Une vigilance accrue et la création du Fonds des générations ont aussi contribué à réduire la dette nette du Québec, laissant une situation financière meilleure que celle évoquée par les Lucides. Les indicateurs de pauvreté et d’inégalités ont montré de modestes améliorations, contrastant avec le scepticisme des solidaires.
Ce qui change… et ce qui ne change pas
Ce qui ressort surtout de l’analyse de Godbout et de St-Cerny, c’est le poids des acquis. En science politique, on parle de « dépendance au sentier » pour désigner la difficulté de changer de direction une fois lancé. L’État est lourd, bouge lentement et sort difficilement d’un chemin qu’il a déjà tracé. Mais il bouge quand même, à l’occasion notamment de moments clés, de points d’inflexion qui modifient durablement les conditions existantes, comme la création du Fonds des générations ou l’adoption de la Loi contre la pauvreté et l’exclusion sociale.
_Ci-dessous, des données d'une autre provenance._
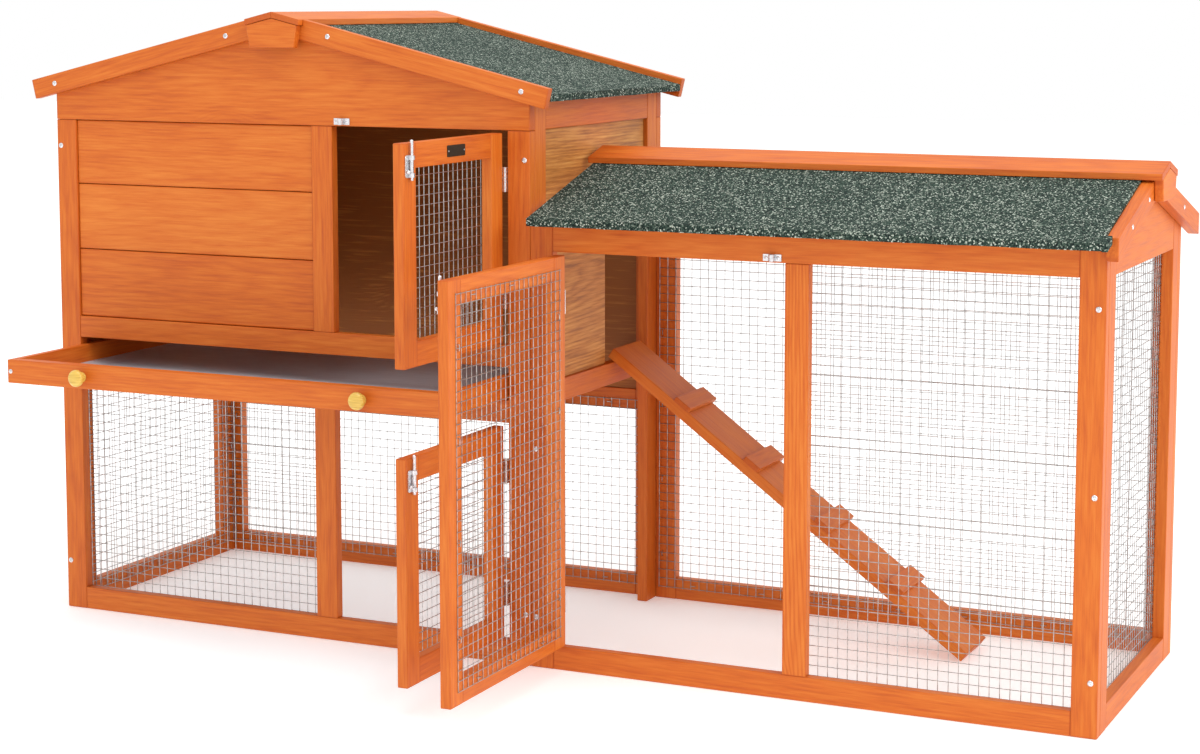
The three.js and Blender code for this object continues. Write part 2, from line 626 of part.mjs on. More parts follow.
function buildDoors() {
  const houseWidth = RIGHT_STILE_X - DOORWAY_X - 2 * DOOR_CLEARANCE - AXIS_TO_EDGE;
  const houseAxis = RIGHT_STILE_X - DOOR_CLEARANCE;
  const house = { axisX: houseAxis, width: houseWidth, reach: -1, turn: OPEN };
  buildDoor('upper_door', { ...house, bottom: UPPER_ROOM_Z + DOOR_LIFT, top: EAVES_Z - DOOR_LIFT });
  buildDoor('lower_door', { ...house, bottom: RAIL + DOOR_LIFT, top: TRAY_RAIL_Z - DOOR_LIFT });
  buildDoor('run_door', {
    axisX: RUN_DOOR_X + DOOR_CLEARANCE,
    width: RUN_DOOR_END - RUN_DOOR_X - 2 * DOOR_CLEARANCE - AXIS_TO_EDGE,
    bottom: RAIL + DOOR_LIFT,
    top: RUN_RAIL_Z - DOOR_LIFT,
    reach: 1,
    turn: -OPEN,
  });
}

// ---------------------------------------------------------------- tray

function buildTray() {
  const tray = new THREE.Group();
  tray.position.y = -TRAY_OUT;
  hutch.add(tray);

  const height = [TRAY_Z, TRAY_Z + TRAY_HEIGHT];
  add('tray_front_board', slab([TRAY_X, TRAY_END], [0, BOARD], height), STAINED_WOOD, tray);

  const start = BOARD + GAP;
  const inner = [TRAY_X + TRAY_SIDE, TRAY_END - TRAY_SIDE];
  const sides = outline([
    [TRAY_X, start], [inner[0], start], [inner[0], TRAY_DEPTH - TRAY_SIDE],
    [inner[1], TRAY_DEPTH - TRAY_SIDE], [inner[1], start], [TRAY_END, start],
    [TRAY_END, TRAY_DEPTH], [TRAY_X, TRAY_DEPTH],
  ]);
  add('tray_side_frame', extrude(sides, 'z', height), STAINED_WOOD, tray);
  add('tray_floor', slab([inner[0] + GAP, inner[1] - GAP],
    [start, TRAY_DEPTH - TRAY_SIDE - GAP], [TRAY_FLOOR_Z, TRAY_FLOOR_Z + TRAY_FLOOR]),
  TRAY_STEEL, tray);

  // Mushroom knobs: a foot, a waist and a domed head.
  const head = new THREE.Path();
  head.moveTo(0, GAP);
  head.lineTo(KNOB_FOOT_RADIUS, GAP);
  head.quadraticCurveTo(5, 6, KNOB_WAIST_RADIUS, 8);
  head.quadraticCurveTo(KNOB_RADIUS, 9, KNOB_RADIUS, 13);
  head.quadraticCurveTo(KNOB_RADIUS - 1, KNOB_LENGTH - 1, 0, KNOB_LENGTH);
  const profile = head.getPoints(5);
  KNOB_X.forEach((x, index) => {
    const knob = add(`tray_knob_${index + 1}`, new THREE.LatheGeometry(profile, 20),
      KNOB_PAINT, tray);
    knob.position.set(x, 0, TRAY_Z + TRAY_HEIGHT / 2);
    knob.rotation.z = Math.PI;
  });
}

// ---------------------------------------------------------------- ramp

function buildRamp() {
  // The ramp lies along its own x axis, its top face at z = 0, and is then tilted down.
  // The tilt brings the lower corner of its foot to RAMP_FOOT_Z.
  const [topX, topZ] = RAMP_TOP;
  const diagonal = Math.hypot(RAMP_LENGTH, RAMP_THICKNESS);
  const tilt = Math.asin((topZ - RAMP_FOOT_Z) / diagonal)
    - Math.atan2(RAMP_THICKNESS, RAMP_LENGTH);
  const pieces = [slab([0, RAMP_LENGTH], [0, RAMP_WIDTH], [-RAMP_THICKNESS, 0])];
  const [width, thickness, across] = CLEAT;
  for (let i = 1; i <= CLEATS; i += 1) {
    const centre = RAMP_LENGTH * i / (CLEATS + 1);
    const overhang = (across - RAMP_WIDTH) / 2;
    pieces.push(slab([centre - width / 2, centre + width / 2],
      [-overhang, RAMP_WIDTH + overhang], [0, thickness]));
  }
  const ramp = add('ramp', join(...pieces), STAINED_WOOD);
  ramp.position.set(topX, RAMP_Y, topZ);
  ramp.rotation.y = tilt;
}

// ---------------------------------------------------------------- assembly

buildHouseFront();
buildLeftSide();
buildRightSide();
buildHouseBack();
buildTrayRunners();
buildHouseRoof();
buildRun();
buildRunRoof();
buildDoors();
buildTray();
buildRamp();

hutch.position.set(...ORIGIN.map((value) => -value));
hutch.updateMatrixWorld(true);

export default hutch;
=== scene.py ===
"""Looks of a two-storey rabbit hutch: its boards, felt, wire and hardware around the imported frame.

Metres, in the row frame: +X from the house to the run, +Y from front to back, +Z up.
"""

import json
import math
import random

import bmesh
import bpy
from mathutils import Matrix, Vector, noise


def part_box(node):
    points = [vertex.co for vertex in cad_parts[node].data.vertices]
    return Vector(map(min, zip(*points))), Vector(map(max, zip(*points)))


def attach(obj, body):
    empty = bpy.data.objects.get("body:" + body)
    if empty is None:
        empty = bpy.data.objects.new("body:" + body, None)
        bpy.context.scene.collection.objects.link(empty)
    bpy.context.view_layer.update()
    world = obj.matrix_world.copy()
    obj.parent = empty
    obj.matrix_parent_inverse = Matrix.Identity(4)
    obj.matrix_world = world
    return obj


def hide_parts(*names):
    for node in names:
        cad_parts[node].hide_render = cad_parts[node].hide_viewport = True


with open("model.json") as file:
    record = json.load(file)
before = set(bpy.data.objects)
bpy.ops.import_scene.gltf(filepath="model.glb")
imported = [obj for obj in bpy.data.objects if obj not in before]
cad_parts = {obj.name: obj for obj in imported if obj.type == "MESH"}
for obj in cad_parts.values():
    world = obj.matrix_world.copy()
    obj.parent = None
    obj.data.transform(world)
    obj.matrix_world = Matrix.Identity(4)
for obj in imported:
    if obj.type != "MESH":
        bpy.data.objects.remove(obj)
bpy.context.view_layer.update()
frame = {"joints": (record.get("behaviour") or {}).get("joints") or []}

RANDOM = random.Random(11)
UP = Vector((0, 0, 1))

# ---- sizes

STILE = 0.032
RAIL = 0.031
TRAY_RAIL = (0.320, 0.350)
FLOOR_RAIL = (0.393, 0.423)
MID_STILE = 0.418  # from the house's left face
SIDE_STILE = 0.0317
SIDE_FLOOR_RAIL = (0.337, 0.367)
EAVES = 0.701
BACK_RAIL = (0.275, 0.305)
RUN_TOP_RAIL = 0.547
CLADDING_JOINTS = (0.519, 0.611)
REVEAL = 0.0003  # a rail stands this far behind the stiles' faces
EASE = 0.0011  # rounding of a board's edges
PANEL_EASE = 0.0005  # and of a plywood panel's
BLOCK_EASE = 0.0016  # and of a gable block's

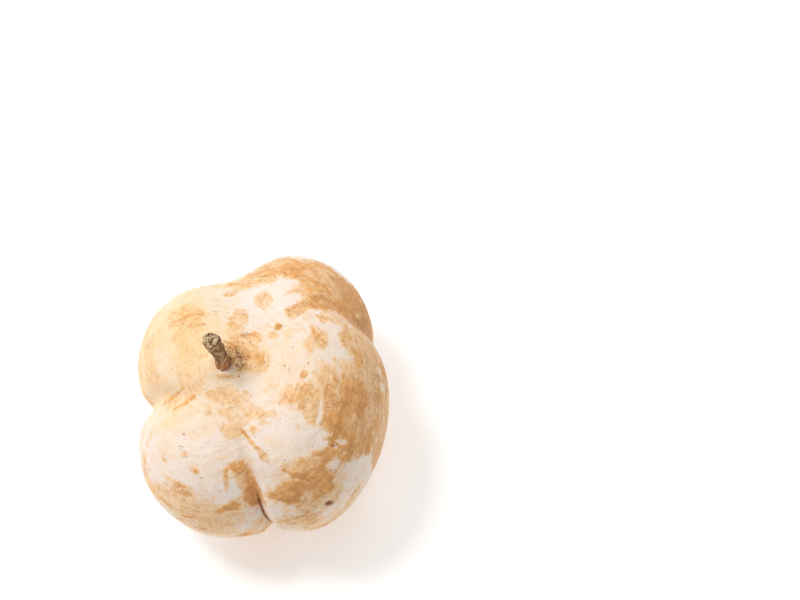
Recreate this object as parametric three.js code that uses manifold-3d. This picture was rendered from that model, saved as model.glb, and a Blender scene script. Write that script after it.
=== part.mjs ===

Ces mouvements tectoniques, combinant des virages épisodiques et une relative stabilité au long cours, se produisent aussi à l’échelle municipale. À notre lac, depuis quelques années, ce sont les citoyens soucieux de l’environnement qui remportaient les élections et donnaient le ton. Mais le conflit entre les deux visions, l’un de droite et l’autre de gauche, ne sera jamais résolu.
Le 2 novembre dernier, ce sont ceux qui préfèrent faire la fête sans trop de contraintes qui l’ont emporté, alors que dans les grandes villes du Québec les progressistes ont largement prévalu, sauf peut-être à Montréal.
Sans ligne de parti, le bilan du Québec des petites municipalités n’est pas facile à faire. Mais l’opposition entre la droite et la gauche demeure sans doute cruciale, même quand elle se dissimule derrière la réalité plus ou moins fictive de candidats indépendants. D’une municipalité à l’autre, deux compréhensions de la lucidité s’opposent souvent.